Invitation to an Audacious Advent
Today is the first Sunday of Advent, and I invite you to celebrate an audacious Advent with me.
One of the most audacious Advent poems I know comes from Saint Symeon the New Theologian (949-1022). Saint Symeon risked security and reputation to share his truths with us. Like all the great mystics, he dared to trust his experience of God and claimed such experience was possible for all Christians. Like many great mystics he was exiled. Saint Symeon didn't just believe in God's incarnation, he experienced it, in his very cells, and he wrote about it, insisting that this could be our experience, too.
I honor his insistence, for I have experienced the same thing, and I, too, help others discover this truth. I refer to the type of spiritual direction I offer as somatically-based spiritual direction. The individuals with whom I work are accustomed to my frequent question, "Where do you feel that in your body?" I teach directees how to honor the body as a sacred text, inherently good and full of healing wisdom, even, and especially through its pain and discomfort. I invite them to turn toward whatever sensation is present in the body, trusting that whatever is present has come into view in service of their ultimate healing.
For many, this is a radically new approach, and their pilgrimage into their own bodies is made, like all pilgrimages, step by step. And, like all pilgrimages, this journey is unpredictable and may be approached by both anticipation and some anxiety, eagerness, but also resistance. We welcome it all.
Because these perspectives and practices have been so life expanding for me personally, and those whom I serve, I am so eager to share more of this with you.
For now, on this first Sunday of Advent, I invite you to simply consider Saint Symeon's audacious claims regarding Christ's body and your own. You may read the poem below, or might you let me read it to you?
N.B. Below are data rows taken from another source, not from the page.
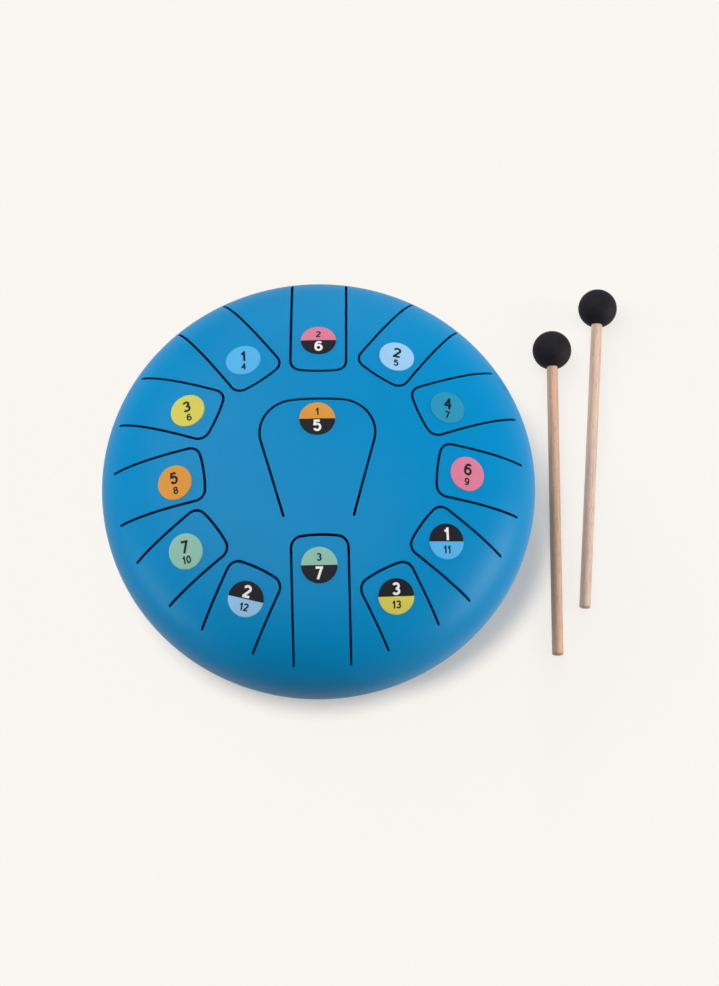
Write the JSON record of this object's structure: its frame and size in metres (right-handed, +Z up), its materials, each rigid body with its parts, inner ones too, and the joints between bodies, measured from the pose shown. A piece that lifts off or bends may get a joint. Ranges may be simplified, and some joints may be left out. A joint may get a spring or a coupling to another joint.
{
  "type": "tongue drum",
  "caption": "Steel tongue drum: a painted, lens-shaped hollow body with tuned tongues slit into its top, note stickers, rubber feet, and ball mallets lying beside it.",
  "frame": {"origin": "on the table, under the middle of the box round the drum and its mallets", "axes": "+X to the player's right, from the drum to the mallets; +Y away from the player; +Z up"},
  "size_m": [0.3732, 0.3218, 0.1347],
  "materials": {
    "blue_paint": "satin baked enamel on steel sheet",
    "sticker_orange": "printed vinyl, satin",
    "sticker_pink": "printed vinyl, satin",
    "sticker_green": "printed vinyl, satin",
    "sticker_sky": "printed vinyl, satin",
    "sticker_pale_blue": "printed vinyl, satin",
    "sticker_yellow": "printed vinyl, satin",
    "sticker_teal": "printed vinyl, satin",
    "foot_rubber": "matte",
    "ball_rubber": "matte, moulded",
    "stick_wood_1": "bare, sanded",
    "stick_wood_2": "bare, sanded"
  },
  "bodies": {
    "drum": {"top_shell": "blue_paint", "bottom_shell": "blue_paint", "foot_1": "foot_rubber", "foot_2": "foot_rubber", "foot_3": "foot_rubber", "foot_4": "foot_rubber"},
    "tongue_01": {"tongue_01": "blue_paint", "sticker_01": "sticker_orange"},
    "tongue_02": {"tongue_02": "blue_paint", "sticker_02": "sticker_pink"},
    "tongue_03": {"tongue_03": "blue_paint", "sticker_03": "sticker_green"},
    "tongue_04": {"tongue_04": "blue_paint", "sticker_04": "sticker_sky"},
    "tongue_05": {"tongue_05": "blue_paint", "sticker_05": "sticker_pale_blue"},
    "tongue_06": {"tongue_06": "blue_paint", "sticker_06": "sticker_yellow"},
    "tongue_07": {"tongue_07": "blue_paint", "sticker_07": "sticker_teal"},
    "tongue_08": {"tongue_08": "blue_paint", "sticker_08": "sticker_orange"},
    "tongue_09": {"tongue_09": "blue_paint", "sticker_09": "sticker_pink"},
    "tongue_10": {"tongue_10": "blue_paint", "sticker_10": "sticker_green"},
    "tongue_11": {"tongue_11": "blue_paint", "sticker_11": "sticker_sky"},
    "tongue_12": {"tongue_12": "blue_paint", "sticker_12": "sticker_pale_blue"},
    "tongue_13": {"tongue_13": "blue_paint", "sticker_13": "sticker_yellow"},
    "mallet_1": {"mallet_1_stick": "stick_wood_1", "mallet_1_ball": "ball_rubber"},
    "mallet_2": {"mallet_2_stick": "stick_wood_2", "mallet_2_ball": "ball_rubber"}
  },
  "joints": [
    {"name": "tongue_01_flex", "type": "hinge", "parent": "drum", "child": "tongue_01", "pos_m": [-0.03664, -0.05551, 0.13108], "axis": [1, 0, 0], "range_deg": [-0.4, 0.4], "stiffness_Nm_per_rad": 40},
    {"name": "tongue_02_flex", "type": "hinge", "parent": "drum", "child": "tongue_02", "pos_m": [-0.03392, 0.13066, 0.09224], "axis": [-0.9998, 0.0192, 0], "range_deg": [-0.4, 0.4], "stiffness_Nm_per_rad": 40},
    {"name": "tongue_03_flex", "type": "hinge", "parent": "drum", "child": "tongue_03", "pos_m": [-0.03592, -0.14811, 0.09786], "axis": [1, 0.0052, 0], "range_deg": [-0.4, 0.4], "stiffness_Nm_per_rad": 40},
    {"name": "tongue_04_flex", "type": "hinge", "parent": "drum", "child": "tongue_04", "pos_m": [-0.11667, 0.10554, 0.09264], "axis": [-0.8241, -0.5664, 0], "range_deg": [-0.4, 0.4], "stiffness_Nm_per_rad": 40},
    {"name": "tongue_05_flex", "type": "hinge", "parent": "drum", "child": "tongue_05", "pos_m": [0.04596, 0.10361, 0.09277], "axis": [-0.8111, 0.585, 0], "range_deg": [-0.4, 0.4], "stiffness_Nm_per_rad": 40},
    {"name": "tongue_06_flex", "type": "hinge", "parent": "drum", "child": "tongue_06", "pos_m": [-0.16459, 0.04288, 0.09598], "axis": [-0.3875, -0.9219, 0], "range_deg": [-0.4, 0.4], "stiffness_Nm_per_rad": 40},
    {"name": "tongue_07_flex", "type": "hinge", "parent": "drum", "child": "tongue_07", "pos_m": [0.09132, 0.04209, 0.09638], "axis": [-0.3827, 0.9239, 0], "range_deg": [-0.4, 0.4], "stiffness_Nm_per_rad": 40},
    {"name": "tongue_08_flex", "type": "hinge", "parent": "drum", "child": "tongue_08", "pos_m": [-0.17237, -0.0295, 0.09803], "axis": [0.1357, -0.9907, 0], "range_deg": [-0.4, 0.4], "stiffness_Nm_per_rad": 40},
    {"name": "tongue_09_flex", "type": "hinge", "parent": "drum", "child": "tongue_09", "pos_m": [0.09912, -0.02854, 0.09812], "axis": [0.1288, 0.9917, 0], "range_deg": [-0.4, 0.4], "stiffness_Nm_per_rad": 40},
    {"name": "tongue_10_flex", "type": "hinge", "parent": "drum", "child": "tongue_10", "pos_m": [-0.14755, -0.09031, 0.09855], "axis": [0.5821, -0.8131, 0], "range_deg": [-0.4, 0.4], "stiffness_Nm_per_rad": 40},
    {"name": "tongue_11_flex", "type": "hinge", "parent": "drum", "child": "tongue_11", "pos_m": [0.07336, -0.09054, 0.09906], "axis": [0.5864, 0.81, 0], "range_deg": [-0.4, 0.4], "stiffness_Nm_per_rad": 40},
    {"name": "tongue_12_flex", "type": "hinge", "parent": "drum", "child": "tongue_12", "pos_m": [-0.09823, -0.13127, 0.09957], "axis": [0.8902, -0.4555, 0], "range_deg": [-0.4, 0.4], "stiffness_Nm_per_rad": 40},
    {"name": "tongue_13_flex", "type": "hinge", "parent": "drum", "child": "tongue_13", "pos_m": [0.02451, -0.13093, 0.1], "axis": [0.891, 0.454, 0], "range_deg": [-0.4, 0.4], "stiffness_Nm_per_rad": 40},
    {"name": "mallet_1_lift", "type": "slide", "parent": "drum", "child": "mallet_1", "axis": [0, 0, 1], "range_m": [0, 0.15]},
    {"name": "mallet_2_lift", "type": "slide", "parent": "drum", "child": "mallet_2", "axis": [0, 0, 1], "range_m": [0, 0.15]}
  ]
}
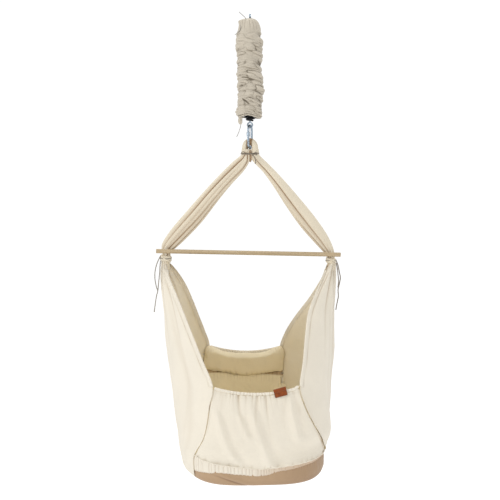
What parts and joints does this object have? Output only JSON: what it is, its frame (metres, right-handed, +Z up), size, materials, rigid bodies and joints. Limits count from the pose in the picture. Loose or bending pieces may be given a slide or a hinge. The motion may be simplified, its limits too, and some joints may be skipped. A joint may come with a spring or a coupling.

I experienced so much delight creating this meditative recording of the poem just for you.
Christ's Body
We awaken in Christ's body,
as Christ awakens our bodies.
There I look down and my poor hand is Christ,
He enters my foot and is infinitely me.
I move my hand and wonderfully
my hand becomes Christ,
becomes all of Him.
I move my foot and at once
He appears in a flash of lightning.
Do my words seem blasphemous to you?
—Then open your heart to him.
And let yourself receive the one
who is opening to you so deeply.
For if we genuinely love Him,
we wake up inside Christ's body
where all our body all over,
every most hidden part of it,
is realized in joy as Him,
and He makes us utterly real.
And everything that is hurt, everything
that seemed to us dark, harsh, shameful,
maimed, ugly, irreparably damaged
is in Him transformed.
And in Him, recognized as whole, as lovely,
and radiant in His light.
We awaken as the Beloved
in every last part of our body.
I'm excited in the coming weeks to expand on some of these radically Christian perspectives and to offer you some practices to deepen your consciousness of Christ's body alive in your own. In doing so, we will learn how to welcome and wait with what is dark, discomforting, or even painful, in our very own cells and to find, as my friend Gayle Boss writes in All Creation Waits: The Advent Mystery of New Beginnings, "The dark is not an end, but a door. This is the way a new beginning comes."
Soul friends, the darkness is so evident, but aren't you longing to discover the way to new beginnings? Please join me in celebrating an audacious Advent.